— start Material for the task —
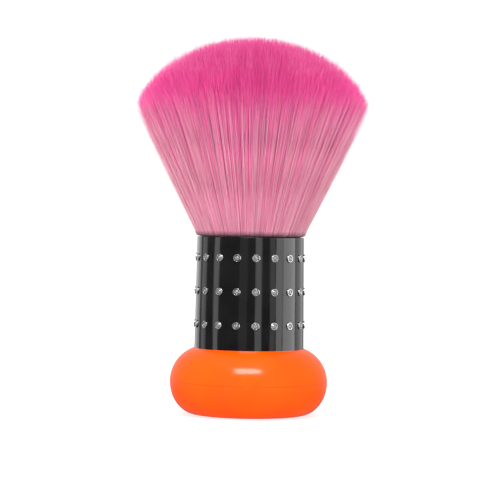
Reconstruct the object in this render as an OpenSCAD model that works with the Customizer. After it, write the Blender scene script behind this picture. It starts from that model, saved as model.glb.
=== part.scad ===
// Standing neck duster brush: a flared tuft of fibres in a round handle tube, on a weighted rounded foot.
// Millimetres. +Z is up along the brush's axis, z = 0 is the surface it stands on, -Y is its front.

/* [Foot] */

// Widest radius of the rounded foot
foot_radius = 23.6; // [18:0.1:32]
// Radius of the rounding above the parting line
foot_round = 10.6; // [7:0.1:14]
// Width of the tighter rounding below the parting line
foot_low_round = 7.9; // [4:0.1:12]
// Wall thickness of both foot shells
foot_wall = 1.9; // [1.2:0.1:3]
// Height of the parting line between the two shells
parting_height = 10.1; // [6:0.1:14]
// Width and depth of the bevel on each shell's edge at the parting line
parting_bevel = 0.3; // [0.1:0.05:0.8]
// Radius of the foam pad on the underside
pad_radius = 13.4; // [10:0.1:15]
// Thickness of the foam pad
pad_thickness = 1.0; // [0.6:0.1:2]
// How far the pad stands out below the foot
pad_proud = 0.25; // [0.1:0.05:1]

/* [Handle tube] */

// Outer radius of the tube at its mouth
tube_top_radius = 15.95; // [12:0.05:20]
// Outer radius of the tube at its lower end
tube_bottom_radius = 16.4; // [12:0.05:20]
// Wall thickness of the tube
tube_wall = 1.2; // [0.8:0.1:2]
// Height of the tube's mouth
tube_top = 53.4; // [45:0.1:80]
// Depth of the socket in the foot that the tube stands in
socket_depth = 1.2; // [0.6:0.1:2.5]

/* [Stones] */

// Stones around the tube in each ring
stone_count = 18; // [8:1:30]
// Turn of the first stone from the front, towards +X, in degrees
stone_phase = 6.2; // [0:0.1:20]
// Height of the middle ring of stones
stone_height = 37.3; // [30:0.1:50]
// Distance from one ring to the next
stone_pitch = 9.95; // [6:0.05:14]
// Outer radius of a stone's metal rim
rim_radius = 1.15; // [0.7:0.05:1.8]
// Height that a rim stands out from the tube
rim_proud = 0.35; // [0.15:0.05:0.8]
// Radius of the stone inside its rim
stone_radius = 0.82; // [0.5:0.02:1.4]
// Facets around each stone
stone_facets = 8; // [6:1:12]

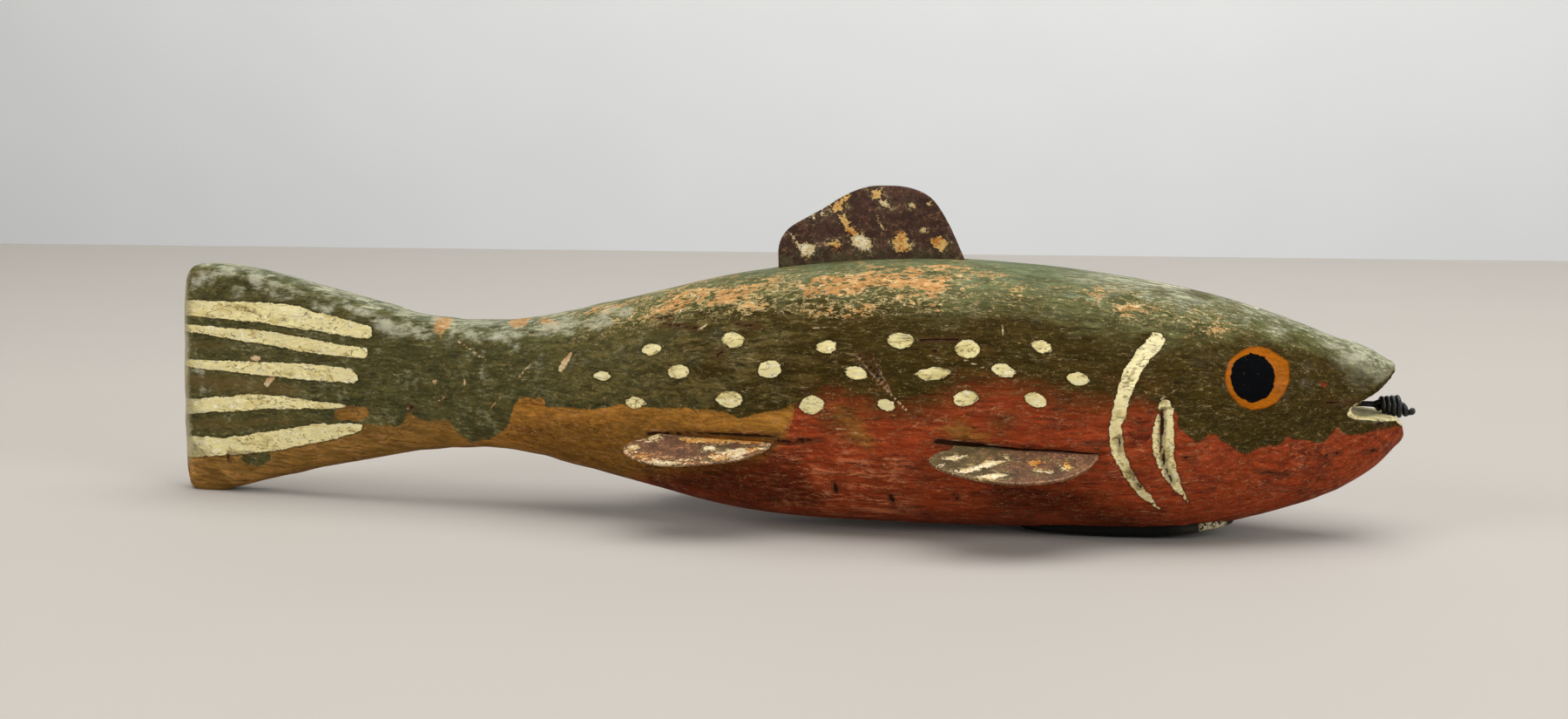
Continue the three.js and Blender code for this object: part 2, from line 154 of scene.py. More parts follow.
# Olive dabbed past its edge, and gaps in it
OLIVE_DABS = paths(
    (-1584, 70, 28, 10, 32, 5, 5, -18, -23, -15, -26, 2),
    (-207, 214, 19, 1, -2, -14, -14, -1),
    (-489, 210, 27, -4, 8, -16, -20, -4, -12, 10),
)
GAPS = paths(
    (299, 270, 13, -4, -6, -10, -12, 3),
    (-1382, 166, 26, 8, 36, -1, 2, -13, -22, -11, -34, -2, -12, 8),
)
# Shoulder rubbed through to wood: x, lower z, upper z, tenths of it that are gone
RUBBED = rows(
    4, -1040, 310, 350, 0, -980, 315, 356, 4, -900, 320, 370, 5.5, -860, 328, 374, 6,
    -760, 348, 400, 9.5, -700, 360, 409, 9, -610, 370, 420, 10, -510, 373, 432, 8.5,
    -405, 379, 443, 9, -295, 381, 443, 8, -240, 383, 438, 6, -157, 388, 423, 4, -80, 378, 420, 4,
    10, 362, 406, 7, 70, 360, 397, 6, 130, 345, 390, 7, 158, 354, 384, 3.5, 220, 330, 360, 1.2,
    300, 310, 340, 0
)
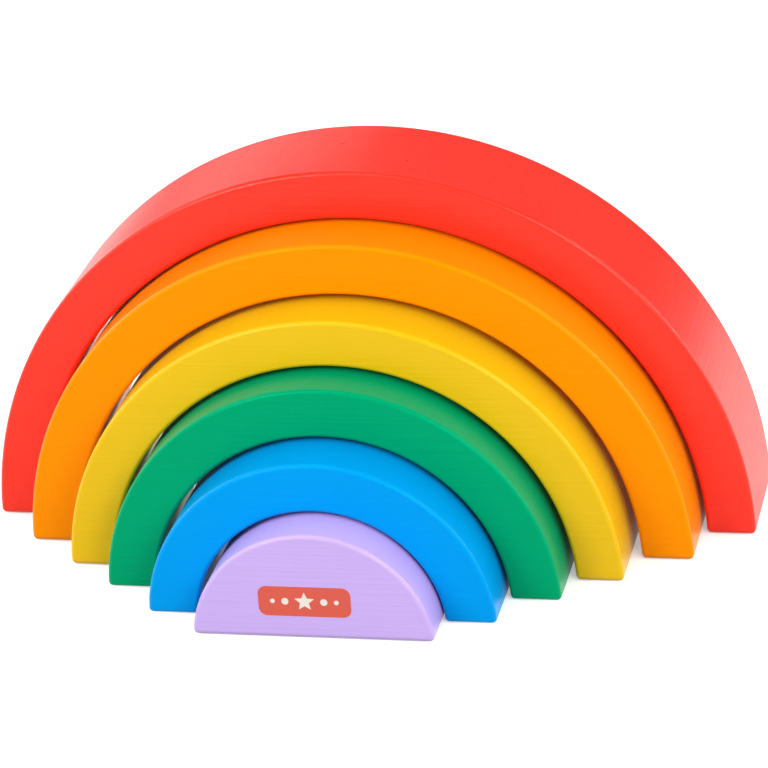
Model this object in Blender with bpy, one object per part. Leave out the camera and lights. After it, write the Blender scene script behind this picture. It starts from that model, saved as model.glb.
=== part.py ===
"""Nesting rainbow arches: five wooden arches and a half-round core, stood in a stepped row.

Metres, +Z up and +X to the right. Each block stands a step nearer the front (-Y) than the one
it fits under. The origin is on the floor, under the middle of the whole row.
"""

from collections import namedtuple
from math import atan2, cos, pi, sin, sqrt

import bpy

# Overall sizes.
OUTER_RADIUS = 0.140      # outside of the largest arch
BLOCK_DEPTH = 0.048       # front to back, the same for every block
FOOT_TRIM = 0.0035        # each ring is sawn this far above its centre, so an arch is under half
EDGE_RADIUS = 0.0022      # round-over along the front and back edges
FOOT_EXTRA = 0.0003       # the feet's corners are rounded this much more than the edges
FOOT_RADIUS = EDGE_RADIUS + FOOT_EXTRA    # rounded corners of the feet, seen from the front

# One row per block, from the outside in, in metres:
#   wall       thickness of the arch, None for the solid core
#   clearance  radial gap to the block outside it
#   step       how far its front face stands ahead of the front of the block outside it
#   shift      where its middle stands, sideways from the middle of the largest arch
#   paint      colour, as 8-bit sRGB
Block = namedtuple("Block", "name wall clearance step shift paint")
BLOCKS = (
    Block("red_arch", 0.0175, 0.0, 0.0, 0.0, (236, 48, 38)),
    Block("orange_arch", 0.0185, 0.0013, 0.0215, -0.0005, (250, 138, 0)),
    Block("yellow_arch", 0.0169, 0.0024, 0.0181, -0.0017, (244, 194, 12)),
    Block("green_arch", 0.0179, 0.0019, 0.0154, -0.0025, (0, 160, 108)),
    Block("blue_arch", 0.0180, 0.0016, 0.0184, -0.0024, (0, 148, 232)),
    Block("purple_core", None, 0.0013, 0.0152, -0.0018, (190, 166, 236)),
)

# Fineness of the faceted outlines.
STEPS_PER_QUARTER = 22    # chords along a quarter of an arch
STEPS_PER_FOOT = 3        # chords round one corner of a foot
EDGE_ROWS = 1             # extra rows of faces in the round-over

PAINT_ROUGHNESS = 0.35


def arc(centre, radius, start, end, steps):
    """Points along an arc of a circle in the front view, both ends included."""
    turn = (end - start) / steps
    angles = [start + turn * index for index in range(steps + 1)]
    return [(centre[0] + radius * cos(a), centre[1] + radius * sin(a)) for a in angles]


def foot_corner(radius, side):
    """Centre and lean of the fillet where an arch face of this radius meets the floor.

    side is -1 for the outer face, whose fillet lies inside the circle, and +1 for the inner face.
    """
    reach = radius + side * FOOT_RADIUS
    height = FOOT_RADIUS + FOOT_TRIM
    centre = (sqrt(reach ** 2 - height ** 2), FOOT_RADIUS)
    return centre, atan2(height, centre[0])


def outline(outer, inner):
    """Front view of a block, from the top of its outer face down one side and up the other."""
    ring_centre = (0.0, -FOOT_TRIM)
    corner, lean = foot_corner(outer, -1)
    half = arc(ring_centre, outer, pi / 2, lean, STEPS_PER_QUARTER)
    half += arc(corner, FOOT_RADIUS, lean, -pi / 2, STEPS_PER_FOOT)[1:]
    if inner:
        corner, lean = foot_corner(inner, 1)
        half += arc(corner, FOOT_RADIUS, -pi / 2, lean - pi, STEPS_PER_FOOT)
        half += arc(ring_centre, inner, lean, pi / 2, STEPS_PER_QUARTER)[1:]
    mirrored = [(-x, z) for x, z in reversed(half)]
    on_middle = 1 if inner else 0
    return half + mirrored[on_middle:-1]


def painted(name, colour):
    """Satin paint over wood."""
    material = bpy.data.materials.new(name)
    material.use_nodes = True
    linear = [((c / 255 + 0.055) / 1.055) ** 2.4 if c > 10 else c / 255 / 12.92 for c in colour]
    surface = material.node_tree.nodes["Principled BSDF"]
    surface.inputs["Base Color"].default_value = (*linear, 1.0)
    surface.inputs["Roughness"].default_value = PAINT_ROUGHNESS
    surface.inputs["Metallic"].default_value = 0.0
    material.diffuse_color = (*linear, 1.0)
    return material


def make_block(block, outer, inner, front, collection):
    """One block, with its origin on the floor at its own middle."""
    points = outline(outer, inner)
    curve = bpy.data.curves.new(block.name, "CURVE")
    curve.dimensions = "2D"
    curve.fill_mode = "BOTH"
    curve.extrude = BLOCK_DEPTH / 2 - EDGE_RADIUS
    curve.bevel_depth = EDGE_RADIUS
    curve.bevel_resolution = EDGE_ROWS
    curve.offset = -EDGE_RADIUS
    spline = curve.splines.new("POLY")
    spline.points.add(len(points) - 1)
    for point, (x, z) in zip(spline.points, points):
        point.co = (x, z, 0.0, 1.0)
    spline.use_cyclic_u = True
    curve.materials.append(painted(block.name + "_paint", block.paint))

    piece = bpy.data.objects.new(block.name, curve)
    piece.rotation_euler = (pi / 2, 0.0, 0.0)
    piece.location = (block.shift, front + BLOCK_DEPTH / 2, 0.0)
    collection.objects.link(piece)


def main():
    for old in list(bpy.data.objects):
        bpy.data.objects.remove(old)
    collection = bpy.data.collections.new("rainbow_arches")
    bpy.context.scene.collection.children.link(collection)

    row_length = BLOCK_DEPTH + sum(block.step for block in BLOCKS)
    front = row_length / 2 - BLOCK_DEPTH
    room = OUTER_RADIUS
    for block in BLOCKS:
        outer = room - block.clearance
        inner = outer - block.wall if block.wall else None
        front -= block.step
        make_block(block, outer, inner, front, collection)
        room = inner


main()
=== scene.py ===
"""Looks of the nesting rainbow: painted wooden arches and a half-round core with a printed badge.

Metres, in the frame of the CAD model: +Z up, +X to the right, the row steps towards -Y. Every
block is a fine copy of its CAD solid, turned as a half ring, sawn flat at its feet and painted.
"""

from collections import namedtuple
from math import asin, pi, radians

import bmesh
import bpy
from mathutils import Matrix, Vector


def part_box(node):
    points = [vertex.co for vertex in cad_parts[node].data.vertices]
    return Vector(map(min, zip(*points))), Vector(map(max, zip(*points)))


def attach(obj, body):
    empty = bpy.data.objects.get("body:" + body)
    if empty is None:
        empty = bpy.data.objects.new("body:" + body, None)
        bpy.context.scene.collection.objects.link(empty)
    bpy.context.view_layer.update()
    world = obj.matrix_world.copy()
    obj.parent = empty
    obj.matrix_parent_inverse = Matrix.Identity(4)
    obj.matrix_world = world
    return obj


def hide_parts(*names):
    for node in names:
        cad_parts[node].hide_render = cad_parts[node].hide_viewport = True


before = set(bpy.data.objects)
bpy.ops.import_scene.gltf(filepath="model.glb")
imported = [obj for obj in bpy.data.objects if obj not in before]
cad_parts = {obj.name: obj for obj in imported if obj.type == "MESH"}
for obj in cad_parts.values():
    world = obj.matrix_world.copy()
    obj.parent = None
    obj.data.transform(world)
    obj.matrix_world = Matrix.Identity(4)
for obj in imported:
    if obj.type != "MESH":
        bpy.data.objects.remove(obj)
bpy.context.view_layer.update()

# ---------------------------------------------------------------- sizes of the blocks

FOOT_TRIM = 0.0035        # the rings' centre is this far below the floor
EDGE_RADIUS = 0.0016      # round-over along the front and back edges

# One row per block: wall thickness (None for the solid core), how much the rim of its feet is
# sanded round, its paint, how glossy that is, and the tint it gives to a reflection seen face on.
Block = namedtuple("Block", "name wall foot_rim paint gloss tint")
BLOCKS = (
    Block("red_arch", 0.0175, 0.0020, (0.92, 0.027, 0.014), 0.36, (1.0, 0.88, 0.72)),
    Block("orange_arch", 0.0185, 0.0021, (0.89, 0.255, 0.0), 0.30, (1.0, 0.60, 0.10)),
    Block("yellow_arch", 0.0169, 0.0021, (0.76, 0.460, 0.004), 0.40, (1.0, 0.85, 0.40)),
    Block("green_arch", 0.0179, 0.0014, (0.0, 0.320, 0.126), 0.20, (0.05, 1.0, 0.75)),
    Block("blue_arch", 0.0180, 0.0014, (0.0, 0.300, 0.745), 0.20, (0.10, 0.80, 1.0)),
    Block("purple_core", None, 0.0019, (0.53, 0.380, 0.775), 0.35, (1.0, 0.90, 0.92)),
)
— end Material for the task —
* **Exercise prompt**: Output exactly the lines running from the line containing "before = set(bpy.data.objects)" through the line containing "bpy.data.objects.remove(obj)", and only those lines.

* **Response below**:
before = set(bpy.data.objects)
bpy.ops.import_scene.gltf(filepath="model.glb")
imported = [obj for obj in bpy.data.objects if obj not in before]
cad_parts = {obj.name: obj for obj in imported if obj.type == "MESH"}
for obj in cad_parts.values():
    world = obj.matrix_world.copy()
    obj.parent = None
    obj.data.transform(world)
    obj.matrix_world = Matrix.Identity(4)
for obj in imported:
    if obj.type != "MESH":
        bpy.data.objects.remove(obj)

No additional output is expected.